I made two models for predicting reorder & None. Following are the features I made.
- How often the user reordered items
- Time between orders
- Time of day the user visits
- Whether the user ordered organic, gluten-free, or Asian items in the past
- Features based on order sizes
- How many of the userās orders contained no previously purchased items
- How often the item is purchased
- Position in the cart
- How many users buy it as "one shot" item
- Stats on the number of items that co-occur with this item
- Stats on the order streak
- Probability of being reordered within N orders
- Distribution of the day of week it is ordered
- Probability it is reordered after the first order
- Statistics around the time between orders
- Number of orders in which the user purchases the item
- Days since the user last purchased the item
- Streak (number of orders in a row the user has purchased the item)
- Position in the cart
- Whether the user already ordered the item today
- Co-occurrence statistics
- Replacement items
- Counts by day of week
- Counts by hour
More detail, please refer to codes.
Regarding F1 maximization, I hadn't read that paper until Faron had published the kernel. But I got high score because of my F1 maximization. Let me explain it.
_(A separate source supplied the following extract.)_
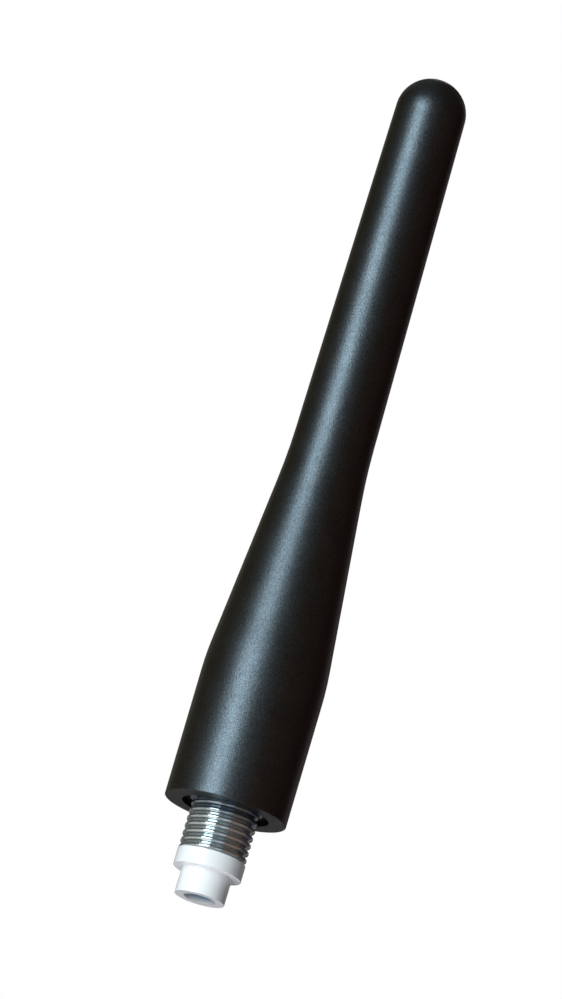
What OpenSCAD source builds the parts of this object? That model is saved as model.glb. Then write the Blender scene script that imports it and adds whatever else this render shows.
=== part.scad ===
/* [Mast jacket] */
// Height of the jacket's tip above its seat
jacket_h = 106.2; // [104:0.1:120]
// Diameter of the cylinder at the jacket's foot
base_d = 17.2; // [16:0.1:20]
// Height at which the foot's side would meet the flare, without the blend
flare_start_h = 20.2; // [19:0.1:24]
// Height at which the flare would meet the upper taper, without the blend
flare_end_h = 50.3; // [46:0.1:60]
// Diameter of the waist where the flare would meet the upper taper
waist_d = 11.2; // [11:0.1:12]
// Diameter of the dome on the tip
tip_d = 9.7; // [9.6:0.05:10.4]
// Radius of the blend from the foot into the flare
foot_blend_r = 46; // [10:1:60]
// Radius of the blend from the flare into the upper taper
waist_blend_r = 90; // [20:1:120]
// Chamfer on the foot's lower edge
foot_chamfer = 0.1; // [0.05:0.01:0.3]
// Diameter of the recess in the foot, round the stud
recess_d = 12.3; // [11.6:0.1:13.5]
// Depth of that recess
recess_depth = 0.7; // [0.4:0.05:1.2]

/* [Threaded stud] */
// Major diameter of the mounting thread
thread_d = 9.525; // [9.3:0.005:9.7]
// Pitch of the mounting thread
thread_pitch = 1.058; // [1:0.001:1.25]
// Angle from +X at which the middle of the crest meets the stud's lower end
thread_start = 117.4; // [0:0.1:360]
// Length of stud below the jacket's seat
thread_reach = 6.75; // [5:0.05:9]
// Diameter of the flange that carries the jacket
flange_d = 10.3; // [10:0.1:11.4]
// Thickness of the flange
flange_t = 2; // [1.2:0.1:3]
// How far the flange stands out of the recess floor
flange_proud = 0.12; // [0.05:0.01:0.3]
// Diameter of the barrel inside the jacket
barrel_d = 9; // [8.8:0.1:9.6]
// Length of the barrel above the flange
barrel_len = 11; // [10:0.1:14]
// Distance across the barrel's two flats, which stop the jacket turning
barrel_flats = 8.2; // [8:0.1:8.6]
// Number of grooves round the barrel that hold the jacket
barrel_grooves = 3; // [1:1:3]
// Width of each groove
groove_w = 1.2; // [0.8:0.1:1.4]
// Depth of each groove
groove_depth = 0.5; // [0.2:0.05:0.6]

/* [Insulator] */
// Diameter of the insulator's collar
collar_d = 9.6; // [9:0.1:10.5]
// Height of the collar
collar_h = 2.3; // [1.5:0.1:3.5]
// Diameter of the spigot below the collar
spigot_d = 7.06; // [6.8:0.02:8]
// Height of the spigot
spigot_h = 3.75; // [2.5:0.05:5]
// Diameter of the shank that fills the stud's bore
shank_d = 6.4; // [6.3:0.05:6.6]
// How far the shank stands out above the stud's barrel
shank_proud = 0.5; // [0.3:0.1:1]

/* [Centre contact] */
// Outer diameter of the contact's tube, and of the insulator's bore
contact_d = 4.5; // [4.4:0.05:4.8]
// Diameter of the hole that takes the base's pin
socket_d = 3.2; // [2.8:0.05:3.4]
// Depth of that hole
socket_depth = 9; // [7:0.1:11]
// How far the contact lies behind the spigot's end
contact_inset = 1.2; // [0.6:0.1:1.6]
// Number of slots that make the contact's mouth springy
contact_slots = 4; // [2:1:4]
// Width of each slot
slot_w = 0.4; // [0.3:0.05:0.5]
// Length of each slot
slot_len = 6.5; // [4:0.1:6.8]
// Diameter of the shoulder that stops the contact in the insulator
shoulder_d = 5.5; // [5.4:0.02:5.6]
// Height of the shoulder
shoulder_h = 1.5; // [1:0.1:2]
// Length of insulator above the seat of that shoulder
shoulder_sink = 5.5; // [4:0.1:6.5]
// Length of the ferrule above the shoulder
ferrule_len = 11.5; // [10:0.1:14]

/* [Radiator] */
// Diameter of the rod on which the coil is wound
former_d = 5; // [4.8:0.05:5.2]
// Diameter of the rod's spigot in the ferrule
former_spigot_d = 3.4; // [3:0.1:3.8]
// Length of that spigot
former_spigot_len = 5.5; // [3:0.1:6]
// Diameter of the coil's wire
wire_d = 1; // [0.8:0.05:1]
// Number of close turns that are soldered to the ferrule
close_turns = 3; // [2:1:4]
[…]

For maximizing F1, I generate y_true according to predicted prob. And check F1 from higher prob. For example, lets say we have ordered item and prob, like {A: 0.3, B:0.5, C:0.4}. Then generate y_true in many times. In my case, generated 9999 times. So now we have many of y_true, like [ [A,B],[B],[B,C],[C],[B],[None].....]. As I mentioned above, next thing we do is to check F1 from [B], [B,C], [B,C,A]. Then we can estimate F1 peak out, and stop calculation, and go next order. You may know, in this method, we don't need to check all pattern, like [A],[A,B],[A,B,C],[B]... I guess some might have figured out this method from my comment of "tips to go farther". However, this method is time consuming as well as depends on seed. So finally I used Faron's kernel. Fortunatelly or not, I got almost same result using Faron's kernel. Please refer to py_model/pyx_get_best_items.pyx
- cd py_feature
- python 901_run_feature.py
- python 902_run_concat.py
- cd ../py_model
- python 999_run.py
Around 300 GB RAM needed(sorry). But I confirmed we can get 0.4073 on private LB with only around 60 GB RAM. Also if you don't have enough memory and want to get high score, try continuous training using xgb_model of xgb.train.
Python packages:
- numpy==1.12.1
- pandas==0.19.2
- scipy==0.19.0
- tqdm==4.11.2
- xgboost==0.6